Pair density wave in quarter metals from a repulsive fermionic interaction in graphene heterostructures: A renormalization group study

Abstract

Electronic bands in chirally stacked n layer carbon-based honeycomb heterostructures, encompassing rhombohedral or ABC (n ≥ 3), Bernal or AB bilayer (n=2), and monolayer (n=1) graphene, possess four-fold valley and spin degeneracy. Such systems with n ≥ 2, when subject to external perpendicular electric displacement fields, feature a fully degenerate metal at high doping, a spin polarized but valley degenerate half-metal at moderate doping, and a non-degenerate quarter metal at low doping.
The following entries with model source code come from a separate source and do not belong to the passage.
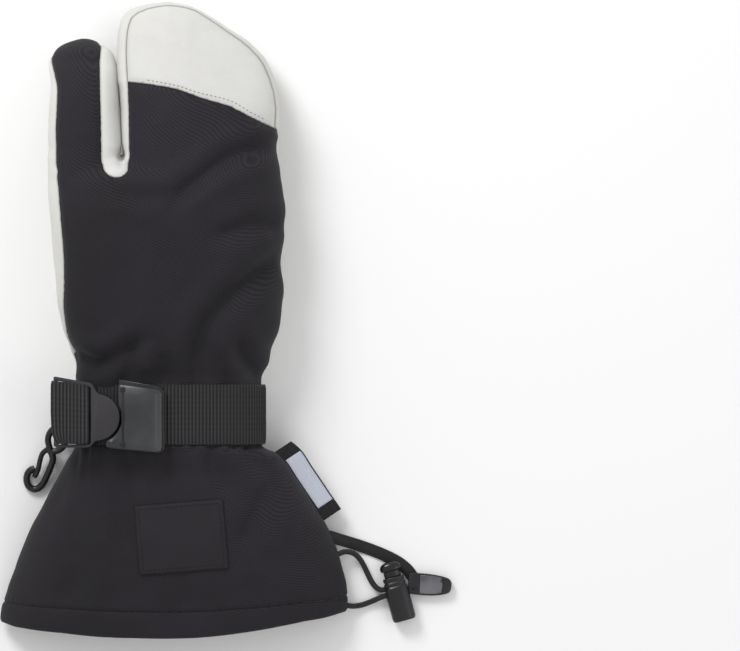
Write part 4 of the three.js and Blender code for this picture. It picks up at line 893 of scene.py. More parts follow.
def voxel_joined(parts, size):
    together = bmesh.new()
    for part in parts:
        mesh = bpy.data.meshes.new("tube")
        part.to_mesh(mesh)
        part.free()
        together.from_mesh(mesh)
        bpy.data.meshes.remove(mesh)
    mesh = bpy.data.meshes.new("tubes")
    together.to_mesh(mesh)
    together.free()
    holder = bpy.data.objects.new("tubes", mesh)
    bpy.context.scene.collection.objects.link(holder)
    modifier(holder, "REMESH", mode="VOXEL", voxel_size=size / 1000)
    solid = holder.evaluated_get(bpy.context.evaluated_depsgraph_get())
    skin = bmesh.new()
    skin.from_mesh(solid.to_mesh())
    bpy.data.objects.remove(holder)
    bpy.data.meshes.remove(mesh)
    return skin


skin = voxel_joined([
    closed_tube(trunk, CUFF - 6, trunk[-1, 0], 60, 150),
    closed_tube(fingers, fingers[0, 0], fingers[-1, 0], 80, 130),
    closed_tube(index, index[0, 0], index[-1, 0], 80, 100, SPREAD),
], VOXEL)
for _ in range(8):
    bmesh.ops.smooth_vert(
        skin, verts=skin.verts, factor=0.5, use_axis_x=True, use_axis_y=True, use_axis_z=True)
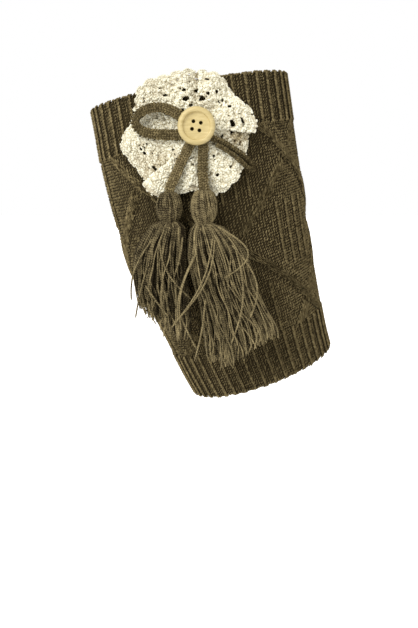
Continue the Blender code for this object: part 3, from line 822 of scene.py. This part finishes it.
def laceStitches(shown, openings):
    rng = np.random.default_rng(23)
    parts = []

    def lay(turn, part, lift, long, thick, along, wander):
        # beads of thread; along is 0 for radial posts and 90 for chains that run round
        place, side, up, out = laceFrames(turn, part, lift + rng.normal(0.0, 0.12, turn.shape))
        side, up = turned(side, up, along + rng.normal(0.0, wander, turn.shape))
        count = len(turn)
        size = rng.normal(1.0, 0.14, (count, 1))
        parts.append((place, side * thick * mm * size, up * long * mm * size,
                      out * thick * 1.2 * mm * size,
                      laceToneAndShade(turn, part) + rng.normal(0.0, 0.12, count)))

    fine = np.linspace(0.0, 360.0, 1441)
    row, part = 0, 0.10
    while part < 0.93:
        # even steps along the row's real length, which the pleats stretch
        steps = np.linalg.norm(np.diff(lacePoint(fine, part, 1.0), axis=0), axis=1)
        run = np.concatenate([[0.0], np.cumsum(steps)]) / mm
        count = round(run[-1] / lace["threadStep"])
        aims = (np.arange(count) + 0.5 + rng.normal(0.0, 0.14, count)) * run[-1] / count
        turn = np.interp(aims, run, fine)
        spot = part + rng.normal(0.0, 0.006, count)
        keep = openness(turn, spot, openings, 0.40) > 1.0
        along = (40.0, -40.0, 90.0)[row % 3]
        lay(turn[keep], spot[keep], 1.15, lace["threadLong"], lace["threadThick"], along, 30.0)
        part += lace["rowStep"] / lace["meanReach"]
        row += 1
    # a ring of thread round each opening
    for turn, part, wide, tall in shown:
        angle = np.linspace(0.0, 2.0 * math.pi, 8)[:-1] + rng.random()
        reach = fluteAt(np.array([turn]))[0][0]
        spots = turn + np.degrees((wide + 0.3) * np.cos(angle) / (reach * part))
        lay(spots, part + (tall + 0.3) * np.sin(angle) / reach, 1.05, 0.68, 0.42,
            np.degrees(angle), 10.0)
    # the scalloped edge: rounds of thread that follow the scallops
    around = np.arange(lace["shells"] * 7) * 360.0 / (lace["shells"] * 7)
    for inset, lift, thick in ((0.065, 1.15, 0.50), (0.030, 1.05, 0.50), (0.002, 0.85, 0.48),
                               (0.000, 0.45, 0.48)):
        turn = around + rng.normal(0.0, 0.15, len(around))
        lay(turn, scallopAt(turn, np.ones(len(turn))) - inset, lift, 0.78, thick, 90.0, 24.0)
    joined = [np.concatenate(column) for column in zip(*parts)]
    mesh = grainMesh("laceStitches", grainShape(6, 4), *joined)
    return addPiece(mesh, yarns["creamLace"])


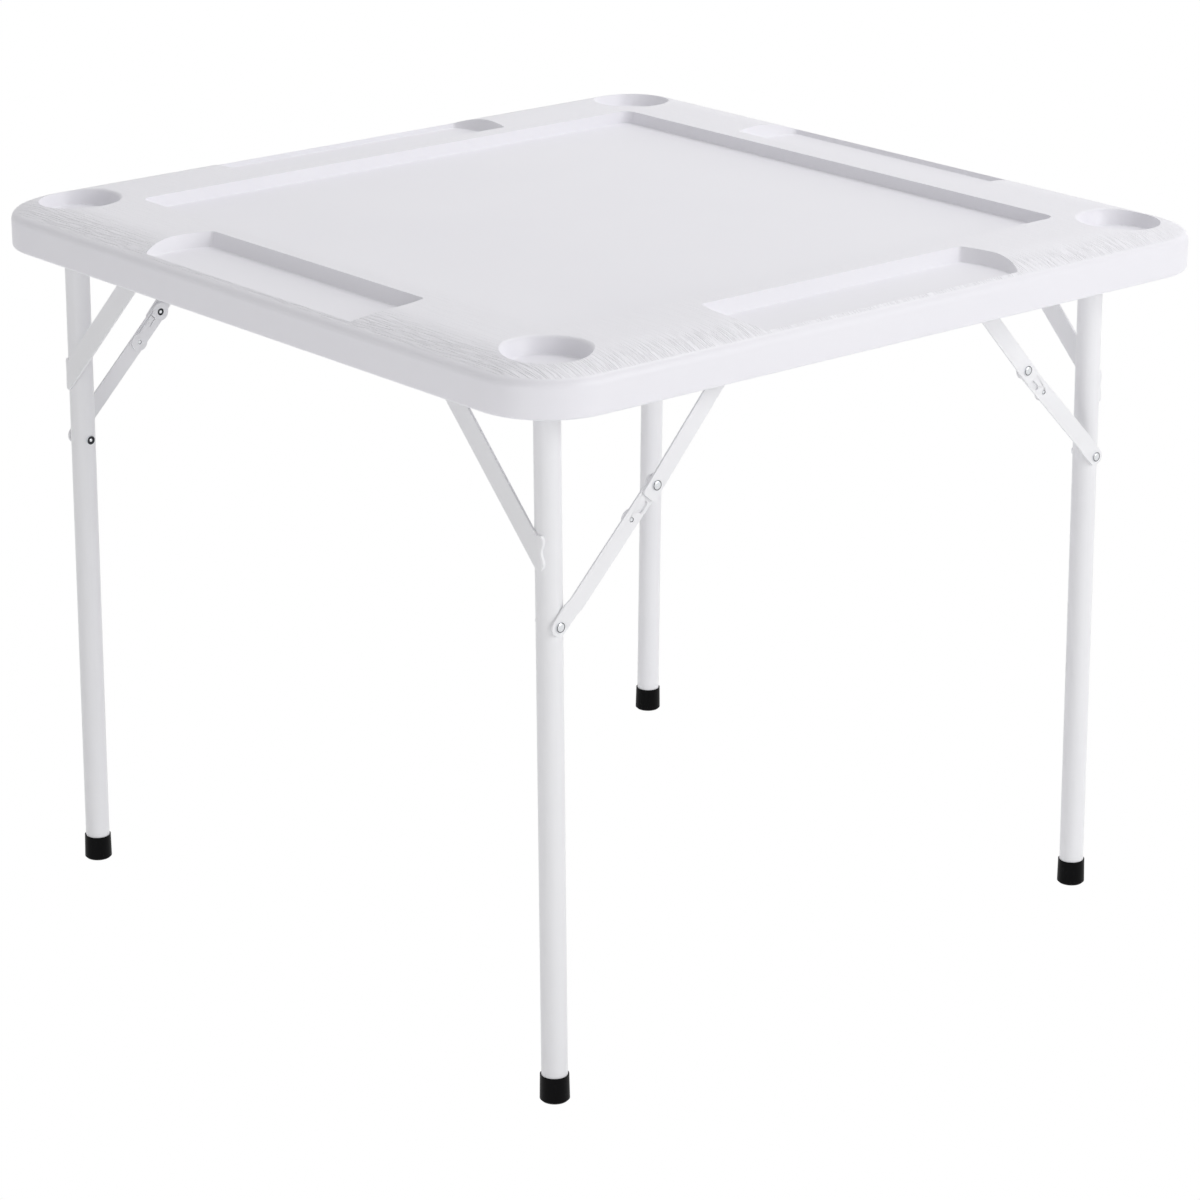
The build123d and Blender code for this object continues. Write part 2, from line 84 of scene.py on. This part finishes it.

Due to the fully polarized nature of the quasiparticles in the quarter metal, realized around one particular valley otherwise chosen spontaneously, it can sustain a single local superconducting ground state, representing a pair density wave that is chiral and odd parity in nature. From a leading order renormalization group analysis, here we show that repulsive density-density interaction among such polarized fermionic excitations can foster the pair density wave phase at low temperatures. Connections with experimentally observed superconducting states in the close vicinity of the quarter metal in some members of such graphene heterostructures family are discussed and possible routes to realize such a paired state in optical honeycomb lattices are highlighted.